Kordofan is currently the fiercest battlefield, where near-daily drone strikes kill dozens at a time.
“Yesterday, 40 people, mostly women, were killed when their pick-up truck was hit by a drone strike on the road between Abu Zabad and El-Fula,” two towns in Sudan’s West Kordofan state, a medical source at Abu Zabad Hospital said, requesting anonymity for his safety.
“They were on their way to El-Fula for a funeral, which is why several members of the same family died,” Abu Zabad resident Hamad Abdallah added, saying they had all been “buried in the same place.”
Abdallah had on Sunday helped bury 20 people, including four relatives, after another drone strike blamed on the army hit the local market.
Neither Abdallah nor the medical source was able to say who launched the latest strike, which came just hours after another killed seven people including three children in the South Kordofan city of Dilling.

- Deadly drones -

The Kordofan region, home to oil deposits, arable land and the RSF’s most powerful paramilitary allies, connects the RSF’s strongholds in the Darfur region with the country’s army-controlled east.
The RSF controls West Kordofan and has for months pushed eastwards, in an attempt to recapture Sudan’s central corridor.
The army has pushed back, breaking paramilitary sieges on two key cities and attempting to cut off the RSF’s supply link with Darfur.

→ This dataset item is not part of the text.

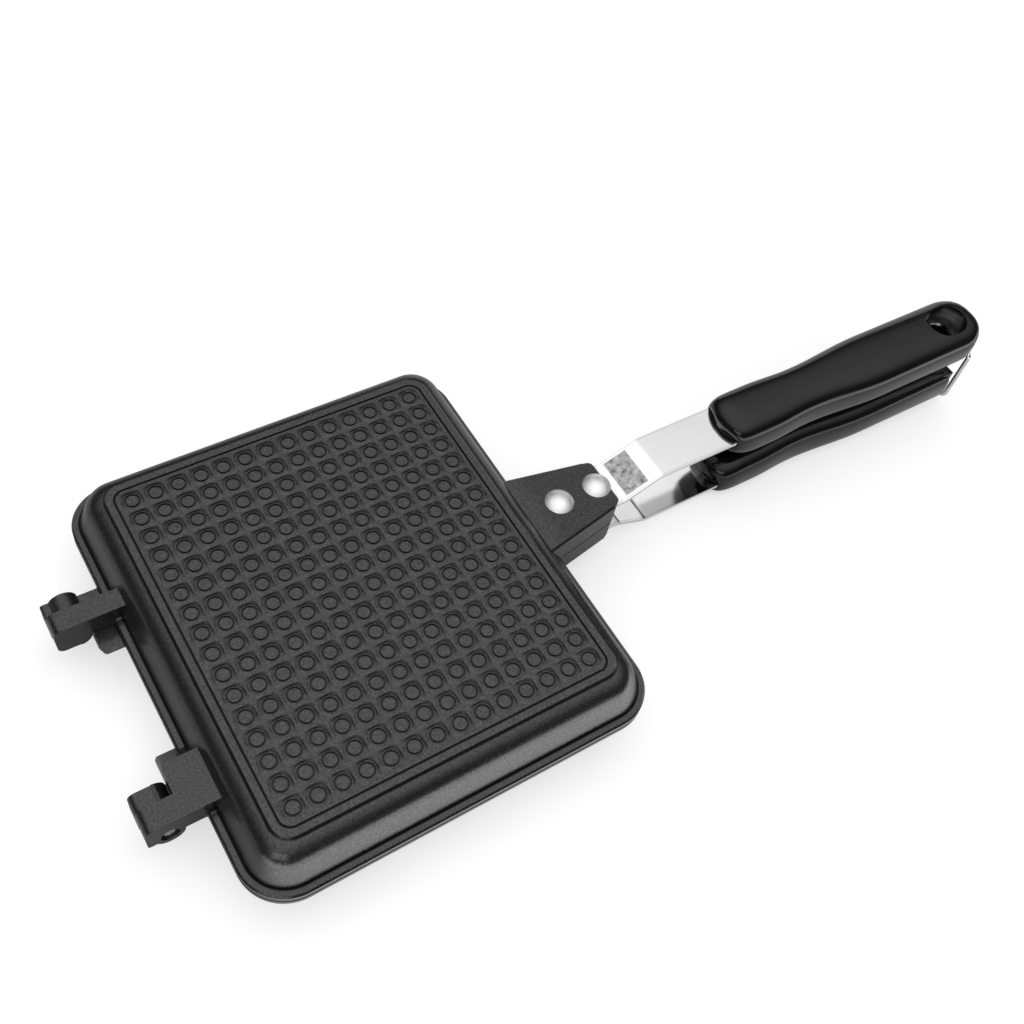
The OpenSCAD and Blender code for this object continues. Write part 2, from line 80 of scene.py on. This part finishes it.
class Shader:
    """A principled material and short ways to add nodes to it."""

    def __init__(self, name, rough=0.5, metal=0.0, **sockets):
        self.mat = bpy.data.materials.new(name)
        self.mat.use_nodes = True
        self.tree = self.mat.node_tree
        self.tree.nodes.clear()
        out = self.tree.nodes.new("ShaderNodeOutputMaterial")
        self.bsdf = self.tree.nodes.new("ShaderNodeBsdfPrincipled")
        self.link(self.bsdf.outputs[0], out.inputs["Surface"])
        self.bsdf.inputs["Roughness"].default_value = rough
        self.bsdf.inputs["Metallic"].default_value = metal
        for key, value in sockets.items():
            self.bsdf.inputs[key.replace("_", " ")].default_value = value
        coordinates = self.tree.nodes.new("ShaderNodeTexCoord")
        self.place = coordinates.outputs["Object"]
        self.facing = coordinates.outputs["Normal"]

    def link(self, a, b):
        self.tree.links.new(a, b)

    def put(self, socket, value):
        """Give a socket a number, a colour or another node's output."""
        if isinstance(value, (int, float, tuple)):
            socket.default_value = value
        else:
            self.link(value, socket)

    def math(self, operation, *values):
        n = self.tree.nodes.new("ShaderNodeMath")
        n.operation = operation
        for socket, value in zip(n.inputs, values):
            self.put(socket, value)
        return n.outputs[0]

    def plus(self, a, b):
        return self.math("ADD", a, b)

    def minus(self, a, b):
        return self.math("SUBTRACT", a, b)

    def times(self, a, b):
        return self.math("MULTIPLY", a, b)

    def most(self, a, b):
        return self.math("MAXIMUM", a, b)

    def absolute(self, a):
        return self.math("ABSOLUTE", a)

    def past(self, a, limit):
        """1 where a is greater than the limit, 0 elsewhere."""
        return self.math("GREATER_THAN", a, limit)

    def under(self, a, limit):
        """1 where a is less than the limit, 0 elsewhere."""
        return self.math("LESS_THAN", a, limit)

    def length(self, a, b):
        return self.math("SQRT", self.plus(self.times(a, a), self.times(b, b)))

    def split(self, vector):
        n = self.tree.nodes.new("ShaderNodeSeparateXYZ")
        self.link(vector, n.inputs[0])
        return n.outputs

    def stretch(self, scale):
        n = self.tree.nodes.new("ShaderNodeMapping")
        n.inputs["Scale"].default_value = scale
        self.link(self.place, n.inputs["Vector"])
        return n.outputs[0]

    def noise(self, scale, detail=3.0, rough=0.5, vector=None):
        n = self.tree.nodes.new("ShaderNodeTexNoise")
        n.inputs["Scale"].default_value = scale
        n.inputs["Detail"].default_value = detail
        n.inputs["Roughness"].default_value = rough
        self.link(vector or self.place, n.inputs["Vector"])
        return n.outputs[0]

    def cells(self, scale):
        n = self.tree.nodes.new("ShaderNodeTexVoronoi")
        n.inputs["Scale"].default_value = scale
        self.link(self.place, n.inputs["Vector"])
        return n.outputs["Distance"]

    def fit(self, value, low, high, to_low=0.0, to_high=1.0, smooth=False):
        """Map low..high to to_low..to_high, held level outside."""
        n = self.tree.nodes.new("ShaderNodeMapRange")
        n.interpolation_type = "SMOOTHSTEP" if smooth else "LINEAR"
        for key, v in (("Value", value), ("From Min", low), ("From Max", high),
                       ("To Min", to_low), ("To Max", to_high)):
            self.put(n.inputs[key], v)
        return n.outputs[0]

    def near(self, value, at, width, soft=None):
        """1 where a value is within a width of a place, falling to 0 over the soft distance."""
        away = self.absolute(self.minus(value, at))
        soft = soft or width
        return self.fit(away, width - soft / 2, width + soft / 2, 1.0, 0.0, smooth=True)

    def ramp(self, factor, *stops):
        """Greys that follow a factor: each stop is its place and its grey."""
        n = self.tree.nodes.new("ShaderNodeValToRGB")
        elements = n.color_ramp.elements
        while len(elements) < len(stops):
            elements.new(0.5)
        for element, (at, grey) in zip(elements, stops):
            element.position = at
            element.color = (grey, grey, grey, 1)
        self.link(factor, n.inputs[0])
        return n.outputs[0]

    def blend(self, factor, a, b):
        """Colour a where the factor is 0 and b where it is 1; b may be a grey."""
        n = self.tree.nodes.new("ShaderNodeMix")
        n.data_type = "RGBA"
        factor_in, a_in, b_in, color_out = n.inputs[0], n.inputs[6], n.inputs[7], n.outputs[2]
        self.link(factor, factor_in)
        self.link(a, a_in)
        self.put(b_in, (b, b, b, 1) if isinstance(b, float) else b)
        return color_out

    def bump(self, height, distance, strength=1.0, before=None):
        n = self.tree.nodes.new("ShaderNodeBump")
        n.inputs["Strength"].default_value = strength
        n.inputs["Distance"].default_value = distance
        self.link(height, n.inputs["Height"])
        if before is not None:
            self.link(before, n.inputs["Normal"])
        return n.outputs[0]

    def done(self, color, rough=None, normal=None, shine=None):
        for key, value in (("Base Color", color), ("Roughness", rough), ("Normal", normal),
                           ("Specular IOR Level", shine)):
            if value is not None:
                self.link(value, self.bsdf.inputs[key])
        return self.mat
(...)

In their battle for territory, both sides have relied on advanced drone warfare, drawing frequent condemnation from the United Nations and suggesting healthy supply routes from their foreign backers.
An army drone strike on Sunday on the South Darfur state capital Nyala killed 11 people and wounded 20, according to Doctors Without Borders (MSF).
The local RSF-allied administration said the army attack had struck a market in the city, where the paramilitary has declared a parallel government.
MSF said “drone strikes are being carried out in all areas of Sudan, by all warring parties, with civilians being killed and injured.”
Since the war broke out in April 2023, both sides have been accused of war crimes including targeting civilians and indiscriminately shelling residential areas.